Duplicates in the list (that is multiple external gateways with the same network_id) are allowed: in that case multiple gateway ports will be attached to the same network (this can be used to have the active-active setup when external gateways are available on the same network). However, attaching multiple gateway ports to different networks with overlapping subnet ranges will cause routing issues, so that kind of overlap is not allowed.

Updating external_gateway_info also updates the first element of external_gateways and it leaves the rest of external_gateways unchanged. Setting external_gateway_info to an empty value removes a single (compatibility) gateway from the set of gateway ports of a router and chooses an existing extra gateway as a replacement for the compatibility gateway instead.

The external_gateways attribute cannot be set in POST /v2.0/routers or PUT /v2.0/routers/{router_id} requests, instead it can be managed via sub-methods:

  • PUT /v2.0/routers/{router_id}/add_external_gateways

    Accepts a list of external_gateway_info structures. Adding gateways to the same network is allowed provided that fixed IPs (if specified) are not used yet. If one or more gateways are present for a router already then the first item in the list for addition will become an extra gateway. If none are present, the first item will be treated as a compatibility gateway.

  • PUT /v2.0/routers/{router_id}/update_external_gateways

    Accepts a list of external_gateway_info structures. The external gateways to be updated are identified by the network_id field and external_fixed_ips found in the PUT request. Updating enable_snat is only possible at the per-router basis on the first item specified. Updating external_fixed_ips is possible without recreating a port.

  • PUT /v2.0/routers/{router_id}/remove_external_gateways

    Accepts a list of potentially partial external_gateway_info structures. A combination of network_id and external_fixed_ips fields from external_gateway_info structure is used to identify a particular gateway to be removed. Other keys can be present but their values are ignored.

The add/update/remove PUT sub-methods respond with the whole router object just as POST/PUT/GET /v2.0/routers.

Extra routes API: ECMP

As the ECMP support spec notes, there are no API changes to make to support ECMP routes per se: multiple routes to the same destination and different next-hops can already be specified when adding extra routes. However, that spec focused on the agent-based implementation - part of the work to implement this spec is to check whether the same is true for the OVN-based L3 implementation.

Extra routes API: BFD

In the absence of a full BFD API, users will have an option to specify a policy on the routers (enable_default_route_bfd).

OVN driver changes

In general, we will update the existing OVN driver to handle the presence of multiple gateway ports wherever gateway ports are currently handled in the existing code. A few areas of interest are highlighted below.

Router level External IDs

There are a couple of router level external IDs in the existing implementation which do not work with multiple gateway ports:

  • ovn_const.OVN_GW_PORT_EXT_ID_KEY

  • ovn_const.OVN_GW_NETWORK_EXT_ID_KEY

These will be deprecated and replaced by methods that look up the required information at runtime.

L3 Scheduler Changes

One of the main use cases for routers with multiple gateway ports is resiliency. Whenever there are multiple gateway ports present for a single router, we want to ensure diverse placement of these ports across chassis to minimize impact of chassis failure.

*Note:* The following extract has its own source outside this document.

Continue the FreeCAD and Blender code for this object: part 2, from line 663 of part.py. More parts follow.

This will be implemented by updating the leastloaded scheduler to apply soft anti-affinity when scheduling gateway ports for routers with multiple gateway ports.

No changes will be made to the chance scheduler.

Out of Scope

  • BFD session data model and API;

  • BFD authentication as it is not implemented in the OVN BFD implementation while it is present in the protocol RFC itself. Therefore, the data model should be extensible to support this in the future;

  • Enabling BFD for extra routes. For now the spec will only address the inferred routes leaving this for future iterations;

  • Solving the distributed SNAT problem. One direction is to use conntrack state synchronization between the gateway ports. Other ideas involve making smarter control plane choices about where this conntrack state should exist instead of distributing it everywhere - this can be done by ensuring that processing of flows is done locally to the instance but there are downsides to that as well which needs to be considered more carefully

  • Dealing with asymmetric routing:

    • Conntrack can be utilized to avoid responses generated by instances to go via the route different from the one the request came in on in presence of ECMP routes. OVN has support for making the reply traffic take the symmetric path. This can be configured by utilizing the options column in the logical router static routes table in OVN which allows configuring ECMP symmetric reply by setting ecmp_symmetric_reply option to true (it is modeled at the route level in OVN as well).

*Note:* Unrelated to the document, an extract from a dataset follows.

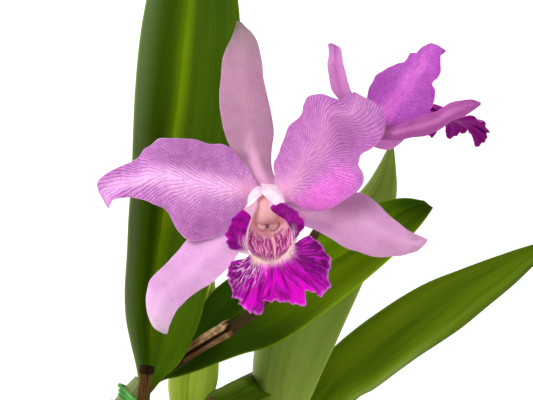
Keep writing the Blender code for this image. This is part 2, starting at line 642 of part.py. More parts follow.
def make_flower_stalk():
    """The stalk to the back flower, with the front flower's own stalk growing out of it."""
    stalk = stem("flower_stalk", FLOWER_STALK, (0.10, 0.06, 0.01), count=26, sides=8)
    pedicel = stem("front_pedicel", FRONT_PEDICEL, GREEN, count=14, sides=8)
    combine(stalk, [pedicel], "UNION")


def make_sheaths():
    """The open papery sheath round the stalk's foot, and the dry stub of an old one."""
    angles = np.linspace(-SHEATH_SPREAD, SHEATH_SPREAD, 9) - math.pi / 2
    steps = 4
    rows = through(FLOWER_STALK, steps * (len(FLOWER_STALK) - 1) + 1)
    rows = rows[round(steps * SHEATH_START) : round(steps * SHEATH_END) + 1]
    rows[:, 3] = np.linspace(SHEATH_FOOT_RADIUS, SHEATH_MOUTH_RADIUS, len(rows))
    sheet("flower_sheath", rings(rows, 8, angles), SHEATH_THICKNESS, (0.55, 0.36, 0.15), 0.8)
    blade("old_sheath", OLD_SHEATH, (0, 0, 0), SHEATH_THICKNESS, (0.30, 0.16, 0.07), along=5)


def make_tepals():
    """The three sepals and two petals of each flower."""
    sepals = (
        ("front_dorsal_sepal", DORSAL_SEPAL, FRONT_HEART, 1, 0.5),
        ("front_left_sepal", LEFT_SEPAL, FRONT_HEART, 1, 0.5),
        ("front_right_sepal", RIGHT_SEPAL, FRONT_HEART, 1, 0.5),
        ("back_dorsal_sepal", BACK_DORSAL_SEPAL, BACK_HEART, 0, 0.0),
        ("back_near_sepal", BACK_NEAR_SEPAL, BACK_HEART, 0, 0.0),
        ("back_far_sepal", BACK_FAR_SEPAL, BACK_HEART, 0, 0.0),
    )
    for name, outline, heart, waves, height in sepals:
        blade(name, outline, heart, SEPAL_THICKNESS, DUSTY_PINK, along=12, waves=waves, height=height)
    petals = (
        ("front_left_petal", LEFT_PETAL, FRONT_HEART, 1.3),
        ("front_right_petal", RIGHT_PETAL, FRONT_HEART, 1.3),
        ("back_near_petal", BACK_NEAR_PETAL, BACK_HEART, 1.0),
        ("back_far_petal", BACK_FAR_PETAL, BACK_HEART, 1.0),
    )
    for name, outline, heart, height in petals:
        blade(name, outline, heart, PETAL_THICKNESS, PINK, along=18, across=6, waves=4, height=height)


def make_lip(name, facing, heart):
    """The lip: rolled round the column, then opening into two side lobes and the frilled front.

    Its last third waves in depth: the frill's height times a sine across it times the square of
    the distance from the middle line.
    """
    along = through([np.ravel(row) for row in LIP], LIP_ALONG).reshape(LIP_ALONG, -1, 3)
    grid = np.stack([through(row, LIP_ACROSS) for row in along])
    t = np.linspace(0, 1, LIP_ALONG)[:, None]
    s = np.linspace(-1, 1, LIP_ACROSS)[None, :]
    frill = np.sin(2 * math.pi * LIP_FRILLS * s + 4 * t) * s**2
    grid[..., 1] += LIP_FRILL_HEIGHT * frill * np.clip(3 * t - 2, 0, 1)
    sheet(name, turned_to_face(grid, facing, heart), LIP_THICKNESS, MAGENTA, 0.45)


def make_flower_centre(prefix, facing, heart):
    """The lip, the column inside it, and the cap over the pollen at the column's tip."""
    make_lip(prefix + "_lip", facing, heart)
    pieces = (
        ("_column", COLUMN, (0.75, 0.60, 0.45), 8),
        ("_anther_cap", ANTHER_CAP, (0.80, 0.70, 0.55), 5),
    )
    for name, rows, colour, count in pieces:
        rows = np.array(rows, float)
        rows[:, :3] = turned_to_face(rows[:, :3], facing, heart)
        stem(prefix + name, rows, colour, count=count, sides=8)


for old in list(bpy.data.objects):
    bpy.data.objects.remove(old)

make_pot()
make_bark()
make_rootstock("rootstock", 0.0)
make_canes()
make_leaves()
make_stake()
make_tie()
make_flower_stalk()
make_sheaths()
make_tepals()
make_flower_centre("front", (0, -1, 0), FRONT_HEART)
make_flower_centre("back", BACK_FACING, BACK_HEART)
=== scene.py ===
"""A cattleya orchid with two flowers, staked in a clay pot: the finish of every piece of it.

Lengths are in millimetres, apart from the lamps', and colours are red, green and blue, 0 to 255.
"""

import math

import bpy
import mathutils
import numpy as np
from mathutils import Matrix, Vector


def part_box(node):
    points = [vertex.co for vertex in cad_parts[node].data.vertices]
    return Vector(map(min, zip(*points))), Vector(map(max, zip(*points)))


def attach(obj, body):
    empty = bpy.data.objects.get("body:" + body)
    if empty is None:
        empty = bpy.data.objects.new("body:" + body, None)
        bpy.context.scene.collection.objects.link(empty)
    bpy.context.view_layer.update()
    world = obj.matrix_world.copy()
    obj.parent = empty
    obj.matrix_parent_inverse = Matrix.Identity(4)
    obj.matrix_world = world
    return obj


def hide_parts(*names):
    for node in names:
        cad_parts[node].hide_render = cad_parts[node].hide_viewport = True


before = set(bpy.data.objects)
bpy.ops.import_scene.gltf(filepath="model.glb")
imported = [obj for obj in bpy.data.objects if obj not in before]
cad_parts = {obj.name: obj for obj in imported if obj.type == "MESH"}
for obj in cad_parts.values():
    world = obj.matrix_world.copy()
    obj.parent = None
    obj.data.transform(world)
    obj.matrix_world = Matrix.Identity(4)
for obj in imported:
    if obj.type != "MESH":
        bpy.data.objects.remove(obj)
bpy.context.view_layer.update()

# The pot
# A plain terracotta pot with a thick band round its rim and four drain holes, turned on a machine
# and fired unglazed: matt orange-brown clay, with pale salts where water has dried on it.
MM = 0.001
FULL_TURN = 2 * math.pi
POT_FLOOR = 6
POT_WALL = 8
POT_EDGE = 1.4
POT_SIDES = 144
DRAIN_HOLES = 4
DRAIN_RADIUS = 5.0
DRAIN_REACH = 22.0
DRAIN_SIDES = 32
DRAIN_DEPTH = 30


class Value:
    """A number or a colour that varies over a surface. Operators on a number add Math nodes."""

    def __init__(self, finish, socket):
        self.finish = finish
        self.socket = socket

    def __add__(self, other):
        return self.finish.maths("ADD", self, other)

    def __sub__(self, other):
        return self.finish.maths("SUBTRACT", self, other)

    def __rsub__(self, other):
        return self.finish.maths("SUBTRACT", other, self)

    def __mul__(self, other):
        return self.finish.maths("MULTIPLY", self, other)

    def __pow__(self, other):
        return self.finish.maths("POWER", self, other)

    def __abs__(self):
        return self.finish.maths("ABSOLUTE", self)

    __radd__ = __add__
    __rmul__ = __mul__

    def rise(self, low, high):
        """0 below low, 1 above high, and a smooth step between them; it falls where low is above high."""
        sockets = {"Value": self, "From Min": low, "From Max": high}
        return self.finish.node("ShaderNodeMapRange", {"interpolation_type": "SMOOTHSTEP"}, sockets)

    def coat(self, share, colour):
        """This colour, with another laid over it that covers the given share of it."""
        return self.finish.mix(share, self, colour)


class Finish:
    """One material. Its node() takes a node's type, its settings and its sockets' values."""

    def __init__(self, name, **constants):
        self.material = bpy.data.materials.new(name)
        self.material.use_nodes = True
        self.tree = self.material.node_tree
        self.shader = self.tree.nodes["Principled BSDF"]
        for socket, value in constants.items():
            self.give(self.shader.inputs[socket.replace("_", " ")], value)

    def give(self, socket, value):
        if isinstance(value, Value):
            self.tree.links.new(value.socket, socket)
        else:
            socket.default_value = value

    def node(self, kind, settings, sockets, out=0):
        made = self.tree.nodes.new(kind)
        for name, value in settings.items():
            setattr(made, name, value)
        for name, value in sockets.items():
            self.give(made.inputs[name], value)
        return Value(self, made.outputs[out])

    def maths(self, operation, *values):
        return self.node("ShaderNodeMath", {"operation": operation}, dict(enumerate(values)))

    def mix(self, share, first, second):
        """Two colours mixed; a fixed one is turned into the linear light that a shader takes."""
        sockets = {0: share, 6: first, 7: second}
        for number in (6, 7):
            if not isinstance(sockets[number], Value):
                levels = ((part, (part / 255 + 0.055) / 1.055) for part in sockets[number])
                light = [curved**2.4 if part > 10 else part / 3294 for part, curved in levels]
                sockets[number] = (*light, 1.0)
        return self.node("ShaderNodeMix", {"data_type": "RGBA"}, sockets, 2)

    def place(self, *parts):
        return self.node("ShaderNodeCombineXYZ", {}, dict(enumerate(parts)))

    def parts(self, place):
        return [self.node("ShaderNodeSeparateXYZ", {}, {0: place}, part) for part in range(3)]

    def spot(self):
        """The place on the object, in millimetres."""
        here = self.node("ShaderNodeTexCoord", {}, {}, "Object")
        return self.node("ShaderNodeVectorMath", {"operation": "SCALE"}, {0: here, "Scale": 1 / MM})

    def laid(self, name):
        """The place on a piece's own map, as separate numbers."""
        return self.parts(self.node("ShaderNodeUVMap", {"uv_map": name}, {}))[:2]

    def noise(self, place, scale, detail=2.0, roughness=0.5, distortion=0.0):
        sockets = {"Vector": place, "Scale": scale, "Detail": detail, "Roughness": roughness}
        return self.node("ShaderNodeTexNoise", {}, sockets | {"Distortion": distortion}, "Fac")

    def fibre(self, across, along, detail, roughness=0.5, level=0.0):
        """Noise that is drawn out by the scales of the two numbers of a piece's own map."""
        return self.noise(self.place(across, along, level), 1.0, detail, roughness)

    def surface(self, colour, roughness, height, depth):
        """Joins the varying colour, roughness and relief to the shader; depth is the relief's."""
        self.give(self.shader.inputs["Base Color"], colour)
        self.give(self.shader.inputs["Roughness"], roughness)
        relief = self.node("ShaderNodeBump", {}, {"Height": height, "Distance": depth * MM}, "Normal")
        self.give(self.shader.inputs["Normal"], relief)
        return self.material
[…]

    • Routes in Neutron could have an ecmp_symmetric_reply option to specify a policy on whether to enable ECMP symmetric reply depending on whether the L3 service plugin supports it or not.

    • However, the commit introducing the feature in OVN notes a limitation on its use: it can only be used on gateway routers, not distributed routers that have a gateway port due to the dependency of the ingress pipeline logic of the logical router on the hypervisor-local CT state.

  • Accepting ECMP routes via dynamic routing protocols. The current aim is to utilize the default gateway information available in Neutron subnets to configure default gateway ECMP routes or to use the extra routes extension. This specification is a building block for the future support of dynamic routing.

  • Modeling of route metrics. While there are cases where one default route could be preferred over the other for the same destination, neither Neutron nor OVN model this concept today;

  • Implementation of BFD for the non-OVN L3 implementation based on Linux namespaces.

Implementation

Assignee(s)

Work Items

  • Add the new REST API by making neutron-lib and Neutron changes to the API, core Neutron and OVN integration code;

  • Change the DB schema to add new attributes and create relevant DB migrations;

  • Implement support for external-gateway-multihoming extension in the OVN driver.

  • Update the OVN L3 leastloaded scheduler to apply soft anti-affinity when scheduling gateway ports for routers with multiple gateway ports.

  • Update the CLI in order to utilize the newly added rest API;

  • Update the relevant documentation;

  • Implement relevant unit and functional tests using the existing facilities in Neutron.